Larry Wall skribis 2004-07-13 14:04 (-0700):
> The combined form is definitely problematic in various ways, and we haven't
> really redesigned open yet, since we haven't got to A29 yet.  :-)

Well, open being much like IO::All::io would really make me happy.

That is:

    my $fh = open 'foo.txt';
    $fh.print 'hello!';

Should be possible, as well as:

    my $fh = open 'foo.txt';
    print $fh.readline;

Modifiers could be used to force something into a separate mode. rw and
ro are used elsewhere in Perl 6 already, but obviously r without w would
also be handy.

    my $fh = open 'foo.txt', :ro;
    $fh.print 'hello!';  # Not possible

Of course, those who want the mode first can use

    my $fh = open :ro, 'foo.txt';

Which isn't too different from

    open my $fh, '<', 'foo.txt';

Or perhaps, for open an exception should be made, and r should be used
instead of ro.

>      my $fh = open $filename :excl;
>      my $fh = append $filename :excl;
>      my $fh = creat $filename :excl;
> ...er, I mean,
>      my $fh = create $filename :excl;

That I would very much dislike. Let's not introduce keywords when the
same thing can be done by modifiers, unless something is used EXTREMELY
often (my mind has now accepted "say", but only because print "...\n" is
extremely common).

> Of course, append and create might just be shorthand for a normal open
> with a :create or :append arguments, I suppose.
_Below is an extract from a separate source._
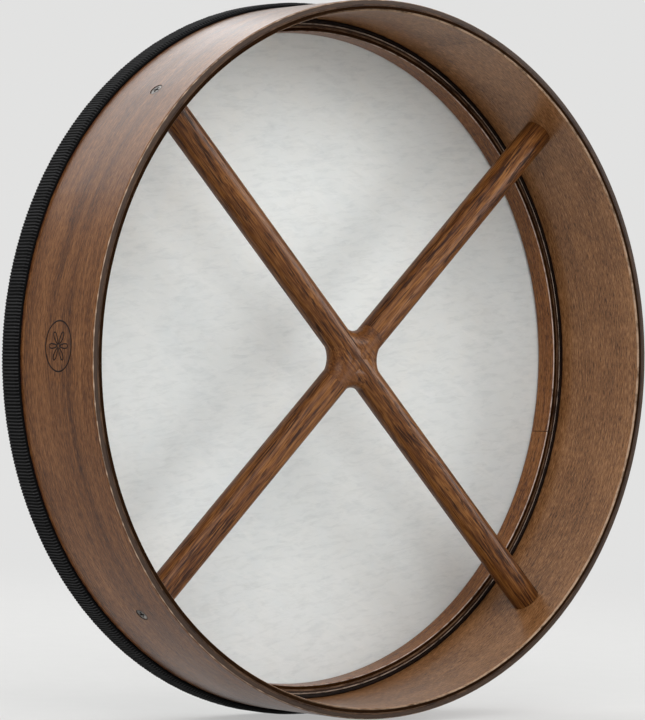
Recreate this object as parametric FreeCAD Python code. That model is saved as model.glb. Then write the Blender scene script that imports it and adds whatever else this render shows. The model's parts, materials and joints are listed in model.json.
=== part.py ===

I hope those keywords can be introduced with a pragma. "use
shorthands;". That pragma then does need a single letter command line
switch, because it would be very useful for one-liners.

>     @lines = <open $infile>;
>     print (append $outfile): @lines;
> Or equivalently:
>     <open $infile> ==>
>     print (append $outfile):

I'd prefer

    (open $outfile :append).print slurp $infile;

Or, for the shorthand junkies :)

    (append $outfile).print slurp $infile;

> But that might be a little too concise for good error messages.

Assuming $infile ne $outfile and that the default error message (which
perhaps is only there if enabled with a Fatal.pm-like pragma) includes
the filename (it should, imo), two things being on one line shouldn't be
a problem.

> And they might lead people to write things like
>     while <open $file> {...}

I've never seen

    while (IO::File->new($file)->readline) { ... }

either.

Of course, while-open is a good candidate for a warning.

I don't think this "problem" needs a solution. I hope or-cache will
still be an often used idiom in Perl 6:

    while <my $fh //= open $file> { ... }

Although I'm not sure what exactly "my" would mean here.

> But :rw is more or less orthogonal to < and > in UnixThink. 

There's one thing feel I must say about < and >: They're not different
enough, visually. This works well on the command line and for
delimiters, but

    open '<', $foo;
    open '>', $foo;

is much harder to read than
    
    open 'r', $foo;
    open 'w', $foo;

For the same reason, I prefer unified diff format to the </> format that
my copy uses by default.

> The fact that you want to both read and write a file says nothing
> about whether you initially want to use, clobber, or append to an
> existing file.

It's okay to have defaults, I think.

    r       use
    w       clobber
    a       append
    rw      use

This can without too much trouble be solved with :append and :clobber.